The principal subject which has been discussed before us is the relationship between the sentence of six years which was imposed in the present case and the sentences imposed in three previous recent matters. They are, Stirling (C.A. No. 205 of 1996, judgment delivered 17 September 1997); Press (C.A. No. 489 of 1996, judgment delivered 14 February 1997) and McIlvaney (C.A. No. 427 of 1996, judgment delivered 4 March 1997). In two of those cases, Stirling and McIlvaney, there was a not guilty plea in respect of the rape. Here, there was a guilty plea and that must be taken into account in favour of Mr Inkerman. Further, my impression is that both Stirling and McIlvaney involved, generally speaking, worse offences, as to the physical aspects of what was done, than the present one.
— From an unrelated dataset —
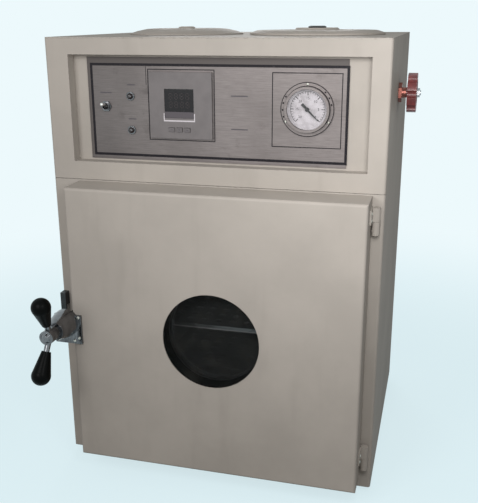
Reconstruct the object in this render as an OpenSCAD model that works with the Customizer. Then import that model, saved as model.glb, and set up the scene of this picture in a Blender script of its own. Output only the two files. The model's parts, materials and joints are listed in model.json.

A difficulty for Mr Inkerman, as it seems to me, is the decision in Press where the Court fixed a sentence of seven years; I was, and remain, of the impression that the sentence in Press makes the six years here awarded perhaps seem a little low.
Having regard, however, to the level of sentencing in these three previous decisions, I am of the opinion that a sentence of six years represented a justifiable approach to the matter by the primary judge and I would dismiss the Attorney's appeal.
That is, the orders I would make in relation to the matter are that the Attorney's appeal is dismissed; the application for leave to appeal against sentence is granted and that appeal allowed to the extent of removing the declaration under Part 9A of the 1997 Amendment Act.
McPHERSON JA: A sentence of six years imprisonment, seems to be me, to be rather lenient for the offence of rape involving, as this one does, an unlawful intrusion into a woman's house in the night.
Women, and for that matter, everyone else, are entitled to consider themselves safe in their own homes at night. If they are not safe there, there is nowhere else that they can be safe.
The deterrent element in cases of this kind is, therefore, obviously prominent. It is, in the circumstances, a particular that counts against the offender in this case. But what rather tells against the higher penalty here is that no or little force was used in perpetrating the offence. The offender pleaded guilty and the circumstances of the rape were not attended by any circumstances of the kind that one commonly encounters in the more unpleasant versions of that offence.
Having regard to the principles on which Attorney's appeals against the inadequacy of sentence are entertained in this Court, this in the end does not seem to me to be a case in which the sentence should be considered so manifestly inadequate as to call for intervention on the appeal.
I agree with the order proposed by Justice Pincus for disposing of the matter.
de JERSEY J: I also agree with the orders proposed by the presiding Judge for the reasons he gave. I agree also with the observations made by Mr Justice McPherson.
PINCUS JA: There is no submission you want to make about the form of order, either of you?
MR BUTLER: No, Your Honour.
PINCUS JA: Those will be the orders then, as I have indicated.